The Amendment Act goes completely astray of this consideration – no level of community acceptance or knowledge of customs would be a factor in being able to avail of the Act’s benefit. Taking this a step further, this system of Automatic Revocation takes away any attempt at realising the substantive equality that Rameshbhai passively attempts to uphold. The Supreme Court has recently undertaken attempts to view the notion of substantive equality expansively, especially in the context of State of Punjab v. Davinder Singh to traditional matters related to reservations. This seems to be a step towards revisiting substantive equality without collapsing it into a single formula as Sandra Fredman argues. The four-dimensional approach advocates for participation and a shift of focus to the group suffering detrimental consequences attached to a status or identity.
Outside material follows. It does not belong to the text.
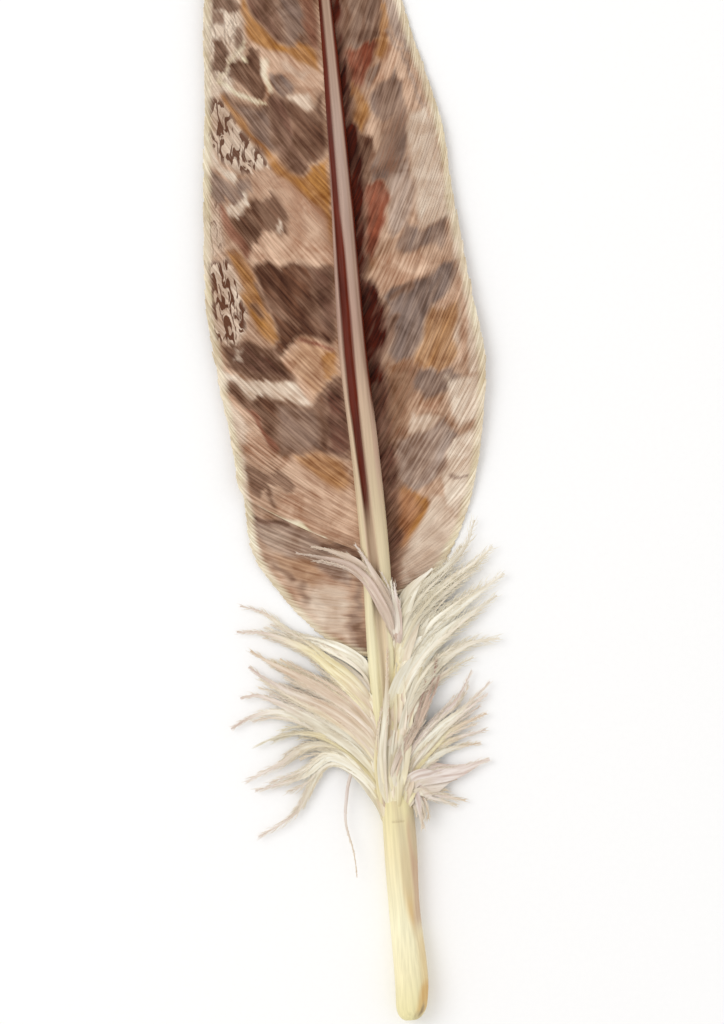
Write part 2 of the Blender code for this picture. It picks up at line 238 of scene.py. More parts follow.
# Tints along the rod: (pigment, strength, softness across, fade at the ends, [(y, left, right)...]).
SHAFT_TINTS = [
    ("ochre", 0.35, 0.9, 3, [(3, 1.8, 4.4), (8, 2.4, 4.4), (14, 2.2, 4.2), (19, 1.9, 3.6)]),
    ("ochre", 0.5, 0.7, 1.2, [(1.4, 0.4, 3.4), (3, 1.0, 3.6), (6, 1.8, 4.2), (8, 2.6, 4.2)]),
    ("umber", 0.6, 0.25, 0.6, [(1.0, 0.9, 1.5), (1.8, 1.4, 2.2), (2.8, 1.9, 2.4), (3.4, 2.1, 2.4)]),
    ("umber", 0.3, 0.4, 0.6, [(0.0, -0.2, 1.4), (0.9, 0.0, 1.6), (1.6, 0.3, 1.6)]),
    ("dun", 0.7, 0.5, 2.2, [(19.6, 2.0, 4), (21, 1.7, 4), (26, 2.2, 4), (32, 2.0, 4.4), (38, 1.9, 4.6),
        (42, 2.0, 4)]),
    ("ochre", 0.5, 0.7, 3, [(19, 1.2, 2.2), (23, 0.6, 2.2), (27, 0.2, 2.2), (31, 0.2, 2.0), (36, 0.3, 1.6)]),
    ("grey", 0.5, 0.6, 4, [(26, 0.4, 1.9), (34, 0.0, 2.0), (39, -0.2, 1.7), (46, 0.0, 1.2)]),
    ("grey", 0.7, 0.5, 2, [(34, 3.0, 4.6), (40, 2.4, 4.6), (45, 2.6, 4.6), (48, 3, 4.6)]),
    ("umber", 0.45, 0.12, 0.15, [(41.55, -1.0, 1.6), (41.75, -1.1, 1.7)]),
    ("flush", 0.45, 0.4, 6, [(46, -0.7, 0.2), (56, -0.9, 0.4), (66, -0.7, 1.0), (76, -0.6, 1.5),
        (88, -0.9, 1.5)]),
    ("flush", 0.8, 0.35, 5, [(88, -0.9, 1.2), (94, -1.2, 1.0), (100, -1.3, 0.7), (110, -1.4, 0.5),
        (118, -1.8, 0.1)]),
    ("umber", 0.8, 0.25, 6, [(118, 2.1, 3.4), (130, 1.75, 3.4), (140, 1.7, 3.4), (150, 1.7, 3.2)]),
    ("umber", 0.4, 0.35, 6, [(134, 1.3, 2.2), (142, 1.1, 2.2), (160, 1.0, 2.2), (176, 1.1, 2.2),
        (192, 1.1, 2.0)]),
    ("umber", 0.45, 0.25, 5, [(60, -0.5, 0.1), (70, -0.5, 0.2), (80, -0.4, 0.4), (88, -0.4, 0.6),
        (94, -0.6, 0.8), (100, -1.0, 0.6), (106, -1.0, 0.4), (112, -1.2, 0.2)]),
    ("flush", 0.8, 0.3, 8, [(112, 2.1, 3.3), (120, 2.0, 3.3), (130, 1.8, 3.3), (140, 1.7, 3.2),
        (150, 1.5, 2.4), (170, 1.5, 2.4), (190, 1.1, 2.4), (215, 0.6, 1.4), (235, 0.2, 0.8)]),
    ("maroon", 0.95, 0.32, 6, [(104, -1.0, 0.0), (112, -1.4, 0.1), (122, -1.9, -0.2), (130, -2.3, -0.3),
        (140, -2.4, -0.3), (150, -2.4, -0.3), (160, -2.3, -0.4), (170, -2.1, -0.7), (190, -1.9, -0.7),
        (200, -1.8, -0.6), (215, -1.7, -0.7), (230, -2.0, -1.2), (242, -2.6, -2.1)]),
    ("maroon", 0.95, 0.35, 5, [(128, 2.3, 5), (136, 1.9, 5), (142, 1.8, 5), (150, 1.75, 5), (160, 1.75, 5),
        (170, 1.75, 5), (180, 1.6, 5), (190, 1.4, 5), (200, 1.15, 5), (215, 0.9, 5), (230, 0.0, 4),
        (244, -1.4, 3)]),
]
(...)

Under the Amendment Bill, a child with a Mizo ST mother, who could have previously availed of entitlements by proving their case using the three-pronged factual test, is now statutorily barred from even receiving an opportunity to do so. This forgets the expansive scope of substantive equality which takes note of existing inequalities with the hope of correcting them. In an attempt to deter cultural assimilation and fill up legal lacunae, the Amendment Bill creates an unforgiving restriction: a section of individuals, are left with no recourse despite undergoing the same systemic disadvantages that other members of their tribe have undergone, for no fault of their own.